23. The cutting element as recited in claim 18 wherein the substrate end surface is non-planar.

24. The cutting element as recited in claim 18 further wherein the ultra hard material layer comprises an ultra hard material selected from the group consisting of diamond, cubic boron nitride and a mixture thereof.

25. The cutting element as recited in claim 18 wherein after consolidation the substrate has a fracture toughness of at least about 18 ksi(in)0.5 and a hardness in the range from about 83 to about 85 Rockwell A.

26. The cutting element as recited in claim 18 wherein the ultra hard material comprises ultra hard material particles, wherein the median particle size of the ultra hard particles is approximately the same as the median particle size of the substrate.

27. The cutting element as recited in claim 18 wherein the substrate comprises at least a 6% concentration of particles having a grain size of at least 7 μm or more.

28. The cutting element as recited in claim 18 wherein the substrate comprises cobalt and wherein the impurity content of the tungsten carbide is controlled to provide a thermal conductivity after consolidation not less than a value Kmin as determined by the following equation:

Kmin=0.38−0.00426X, where X in the substrate cobalt content in weight %.

29. The cutting element as recited in claim 18 wherein the substrate comprises cobalt and wherein the substrate composition has a minimal Rockwell A scale hardness Hmin after consolidation defined by the equation:

Hmin=91.1−0.63X, where X is the substrate cobalt content in weight %.

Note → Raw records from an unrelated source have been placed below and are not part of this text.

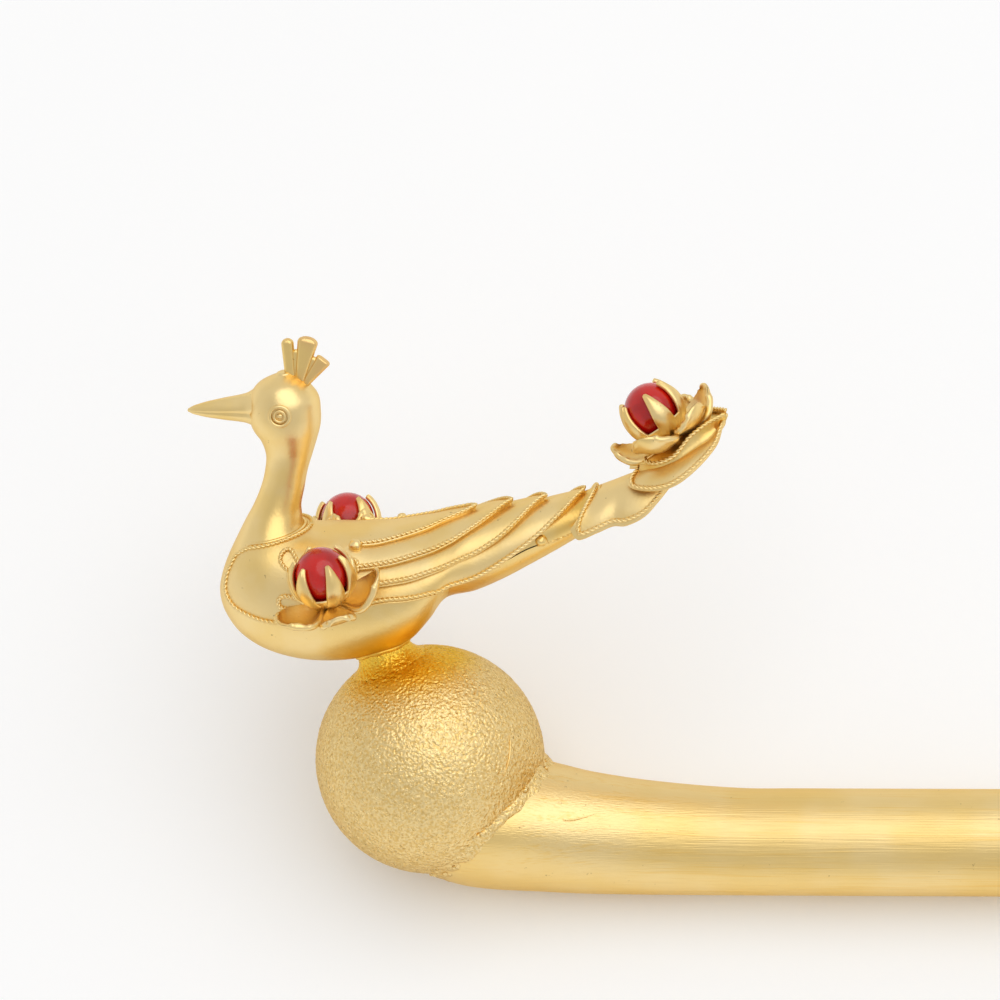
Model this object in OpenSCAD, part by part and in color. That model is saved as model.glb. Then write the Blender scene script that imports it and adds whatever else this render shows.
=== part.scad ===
// A binyeo: a long hairpin with a frosted ball and a bird at its head.
// The pin's own frame has its origin at the ball's centre, +X along the shank to the tip, +Y up through
// the bird and +Z out of the bird's left side. At rest the pin lies on its side, on the ball and the shank.

/* [Shank] */
// Radius of the round shank, which goes into the hair
shank_r = 2.7; // [2.5:0.05:2.75]
// Distance of the shank's tip from the ball's centre
tip_x = 172; // [150:1:180]
// Length of the pointed tip
tip_len = 4.5; // [3:0.5:8]
// Distance of the shank's axis below the ball's centre
shank_drop = 4.35; // [4.3:0.05:4.6]

/* [Ball] */
// Radius of the frosted ball
ball_r = 5.775; // [5.6:0.025:5.8]

/* [Flowers] */
// Radius of a coral bead
bead_r = 1.35; // [1.2:0.05:1.4]
// Thickness of the claws and petals
leaf_t = 0.2; // [0.15:0.05:0.25]

/* [Plates] */
// Height of the wing plate's upper side above the body
wing_top = 0.35; // [0.3:0.05:0.4]
// Height of the step between two rows of feathers
feather_step = 0.17; // [0.1:0.01:0.2]
// Thickness of the tail's plates
plate_t = 0.24; // [0.2:0.02:0.26]

/* [Fit] */
// Gap left between pieces that are joined with solder
gap = 0.04; // [0.02:0.01:0.06]

/* [Hidden] */

GOLD = [0.87, 0.73, 0.42];
PALE_GOLD = [0.91, 0.80, 0.52];
DEEP_GOLD = [0.84, 0.64, 0.30];
CORAL = [0.75, 0.12, 0.14];

// The flared root of the shank, cut obliquely by the ball. Each section is widest at side_y. Its upper half
// is an ellipse. Its lower quarters are flatter, the more so the lower the power, to clear the floor.
// x, top_y, side_y, bottom_y, half_width, power
ROOT = [
    [ 0.30,  0.45, -2.60, -5.95, 3.45, 1.90],
    [ 0.80,  0.35, -2.60, -6.35, 3.75, 1.80],
    [ 1.60,  0.22, -2.65, -6.62, 4.00, 1.70],
    [ 2.40,  0.18, -2.75, -6.76, 4.10, 1.65],
    [ 3.30,  0.13, -2.85, -6.85, 4.05, 1.65],
    [ 4.30,  0.00, -2.95, -6.90, 3.88, 1.67],
    [ 5.30, -0.18, -3.10, -6.94, 3.62, 1.70],
    [ 6.60, -0.47, -3.40, -6.99, 3.30, 1.80],
    [ 8.20, -0.83, -3.70, -7.04, 3.02, 1.85],
    [10.70, -1.21, -4.03, -7.06, 2.82, 1.90],
    [13.50, -1.49, -4.27, -7.06, 2.70, 1.95],
    [16.00, -1.65, -4.35, -7.05, 2.69, 2.00],
    [18.00, -1.67, -4.35, -7.03, 2.68, 2.00]
];
root_sides = 40;
root_rings = 24;
straight_x = 16.5;

// The bird's skin. Each row is an oval section from the crown over the neck to the wing tips.
// front_x, front_y on the throat, breast or belly; back_x, back_y on the nape or back; half_w
SKIN = [
    [ -6.90, 20.30, -6.10, 20.35, 0.45],
    [ -7.85, 19.80, -5.45, 19.90, 1.30],
    [ -8.30, 19.10, -4.85, 19.15, 1.70],
    [ -8.40, 18.30, -4.75, 18.30, 1.78],
    [ -8.20, 17.50, -4.80, 17.60, 1.65],
    [ -7.80, 16.85, -5.00, 16.90, 1.40],
    [ -7.60, 16.10, -5.25, 16.15, 1.18],
    [ -7.70, 15.25, -5.55, 15.25, 1.10],
    [ -7.95, 14.40, -5.75, 14.35, 1.12],
    [ -8.35, 13.50, -5.95, 13.50, 1.30],
    [ -8.75, 12.80, -5.95, 12.95, 1.55],
    [ -9.20, 11.95, -5.90, 12.45, 1.95],
    [ -9.70, 10.95, -5.65, 12.20, 2.45],
    [-10.10,  9.90, -5.00, 12.15, 2.75],
    [-10.25,  8.95, -4.10, 12.20, 2.95],
    [-10.00,  7.90, -3.25, 12.20, 3.10],
    [ -9.25,  6.80, -2.40, 12.25, 3.22],
    [ -7.95,  5.95, -1.60, 12.25, 3.28],
    [ -6.15,  5.45, -0.80, 12.35, 3.27],
    [ -4.15,  5.40, -0.05, 12.45, 3.20],
    [ -2.20,  5.75,  0.65, 12.55, 3.08],
    [ -0.70,  6.45,  1.30, 12.70, 2.90],
    [  0.33,  7.52,  2.05, 12.85, 2.65],
    [  1.25,  8.68,  2.85, 13.00, 2.40],
    [  2.75,  9.05,  3.85, 13.15, 2.12],
    [  4.25,  9.70,  5.00, 13.30, 1.88],
    [  5.65, 10.45,  6.15, 13.45, 1.65],
    [  6.90, 11.15,  7.30, 13.65, 1.45],
    [  8.00, 11.80,  8.35, 13.90, 1.28]
];
body_end = 23;
skin_sides = 24;
// Section numbers of the body's rings, and the rings that close it behind
BODY_RINGS = [for (i = [0:2 * body_end]) i / 2];
// section, part of the full size
BODY_CLOSE = [[23, 0.84], [23.4, 0.7], [23.7, 0.4]];

// The wing plate's lines, from the back down. Each row is a section number and the angle from the ridge.
LINE_1 = [[11, 40], [15.8, 35], [18.2, 27], [20.2, 18], [22.9, 0], [25, -24], [28, -60]];
LINE_2 = [
    [11, 66], [15.8, 60], [17.1, 52], [19, 49], [21.8, 50], [23.8, 37], [24.8, 0], [26.5, -45], [28, -70]
];
LINE_3 = [
    [11, 84], [17.3, 67], [18.8, 65], [22.3, 77], [24.3, 72], [25.7, 46], [26.4, 0], [27.4, -55], [28, -80]
];
LINE_4 = [
    [11, 108], [11.3, 122], [12.1, 133], [13.2, 136], [14.4, 131], [15.3, 123], [16.2, 114], [17.5, 92],
    [18.9, 83], [20, 83], [21.5, 95], [22.8, 113], [24.5, 105], [26.2, 81], [27.1, 54], [27.7, 25], [28, 6]
];
// Height of the wing plate's lower side above the body
wing_low = 0.1;
WING_START = 11.25;
WING_END = 28;
wing_stations = 24;
// Where the steps between the feathers begin to show, and over how many sections they grow
step_start = 15.3;
step_grow = 1.2;
// Least angle between two lines at the ridge, and the width of a step's wall
line_min = 1.5;
wall_angle = 0.5;

// The trough under the wings, from the belly to the tail: section number, angle of its upper edge
RUMP_EDGE = [[23.05, 108], [24.5, 108], [26, 100], [27, 108], [28, 112]];
rump_t = 0.25;
rump_stations = 9;
rump_columns = 12;

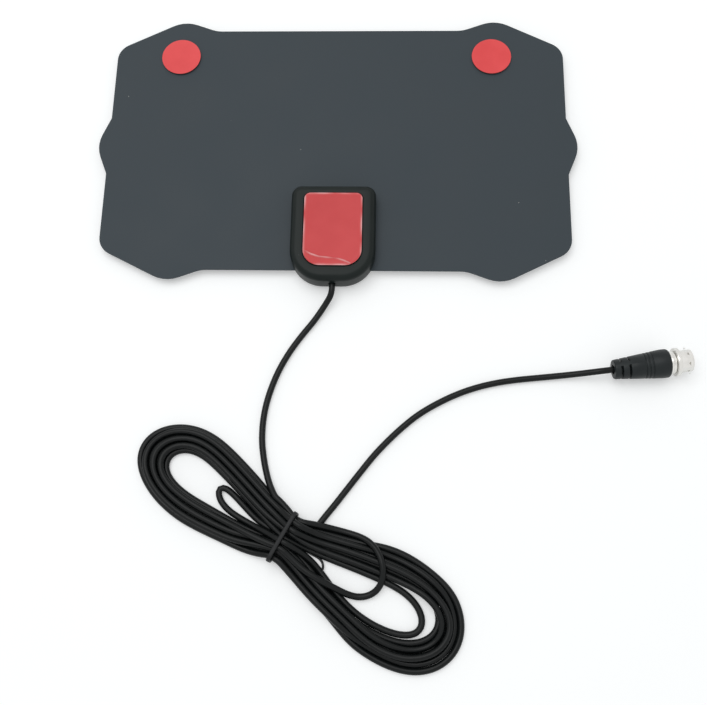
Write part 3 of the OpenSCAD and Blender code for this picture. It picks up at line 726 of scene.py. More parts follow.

30. The cutting element as recited in claim 18 wherein the substrate comprises cobalt, wherein the impurity content of the tungsten carbide is controlled to provide a thermal conductivity not less than a value Kmin as determined by the following equation:

Kmin=0.00102X2−0.03076X+0.5454,

where X is the substrate cobalt content in weight %, and Kmin is in the units of cal/cm·s·K.

31. The cutting element as recited in claim 18 further comprising a transition layer between the substrate and the ultra hard material layer.